John Guttag, the Dugald C. Jackson Professor in the Department for Electrical Engineering and Computer Science, introduced Liskov, and he greeted the crowd of more than 150 people wearing a Yankees cap. The cap, he claimed, had a purpose other than pouring salt in the wounds of disappointed Boston Red Sox fans: His PowerPoint presentation was titled “Barbara Liskov: the Derek Jeter of Computer Science” — a reference to the Yankees’ star shortstop that drew hisses from the audience. Guttag’s presentation also featured photos of Liskov dressed in renaissance clothing and putting a tray of cookies in the oven — “moonlighting as a baker to put her son through Harvard,” Guttag said, “which was all the more poignant, since he could have gone to MIT for free.”

Guttag waxed serious long enough to describe Liskov as one of his own most valued mentors, and then Liskov took the podium. She opened with a joke of her own: In large part, her Turing Award honored work she had done in the 1970s, laying down principles for the organization of programming languages that today are almost universally followed. After the award was announced, she said, her husband spent a lot of time on the computer Googling the reaction, and at some point, “he came upon a quote from someone who said, ‘What did she get this award for? Everyone knows this, anyway.’”

After that, Liskov was all business. The thrust of her talk was that, in the 1970s, it was emphatically not the case that “everyone knew this,” and she described in great detail the intellectual environment in which she did her pioneering work. The talk was not for the uninitiated: she began by describing several papers from the early 1970s from which she had drawn inspiration — with titles like “Go To Statement Considered Harmful” and “Information Distribution Aspects of Design Methodology” — but first conceded to the audience that while “many of you have read them, I’m not sure all of you have.”

Liskov explained that, in the fall of 1972, after reviewing the literature in the field, she came up with the idea for what today are called abstract data types. Traditionally, a computer program would be a long list of exhaustively detailed instructions, and anyone reading the code — including the original programmer — could easily get lost. Abstract data types are, effectively, repositories for the computational details of the program, which let the programmer concentrate on the big picture. A complicated program turns into some rather simple interactions between the abstract data types. And indeed, the programmer can later change the details of the data types’ instantiation — how they do their low-level computations — without changing the overall structure of the program.

Liskov explained how, after coming up with the idea of abstract data types, she and some collaborators created a programming language, CLU, which put some of her ideas into practice. The rest of her talk was largely a demonstration that CLU prefigured most of the ideas that are commonplace in today’s programming languages — ideas with names like polymorphism, type hierarchy, and exception handling.

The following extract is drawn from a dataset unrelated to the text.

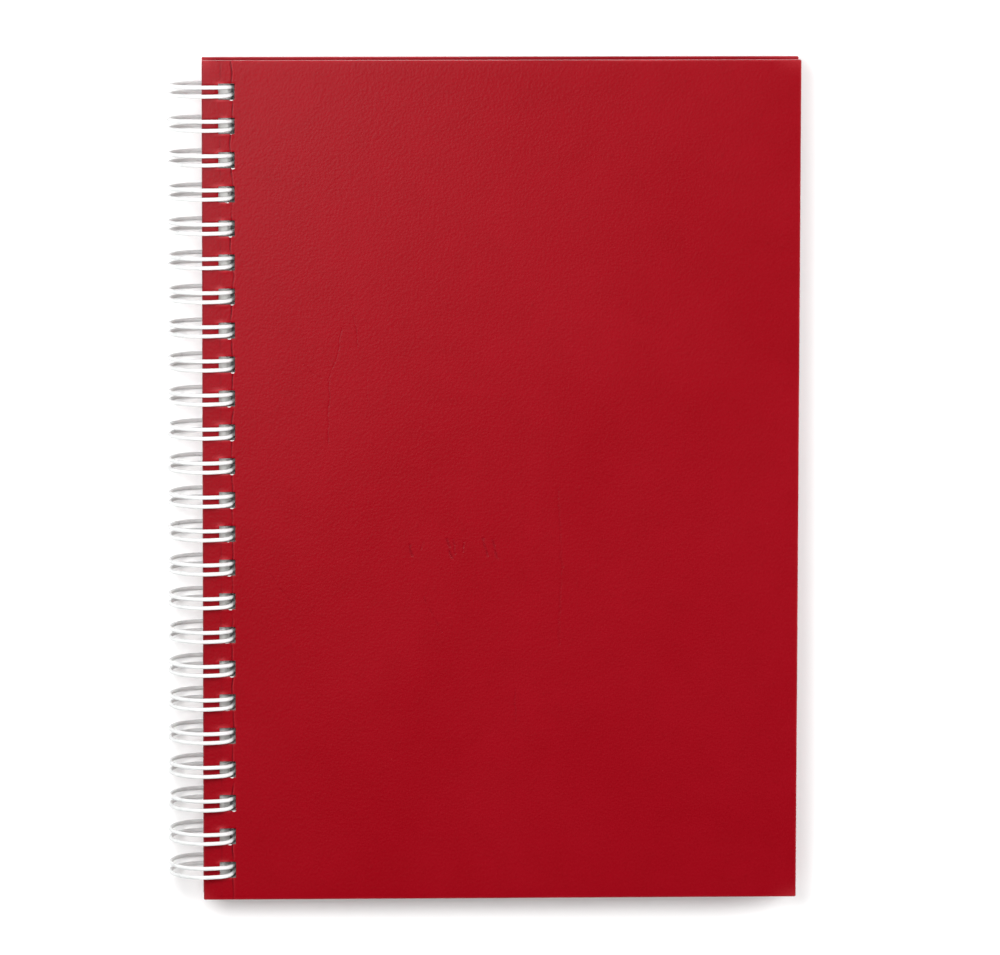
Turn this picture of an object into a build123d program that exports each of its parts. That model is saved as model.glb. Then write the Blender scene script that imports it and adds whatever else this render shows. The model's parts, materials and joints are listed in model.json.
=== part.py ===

During the question-and-answer session that followed the talk, Liskov was asked the secret of her success. Part of her answer — which must have chagrined some members of the audience — was that “I don’t work that many hours a day.” “I always went home at night, and didn’t work in the evening,” she said. “I always found that downtime to be really useful.” She also, however, emphasized the importance of pursuing research that’s interesting — rather than, say, the research that will generate the most publications. That way, she said, “at the end, if you fail, at least you did something interesting, rather than doing something boring and also failing.” After the laughter died down, she added, “Or doing something boring and then forgetting how to do something interesting.”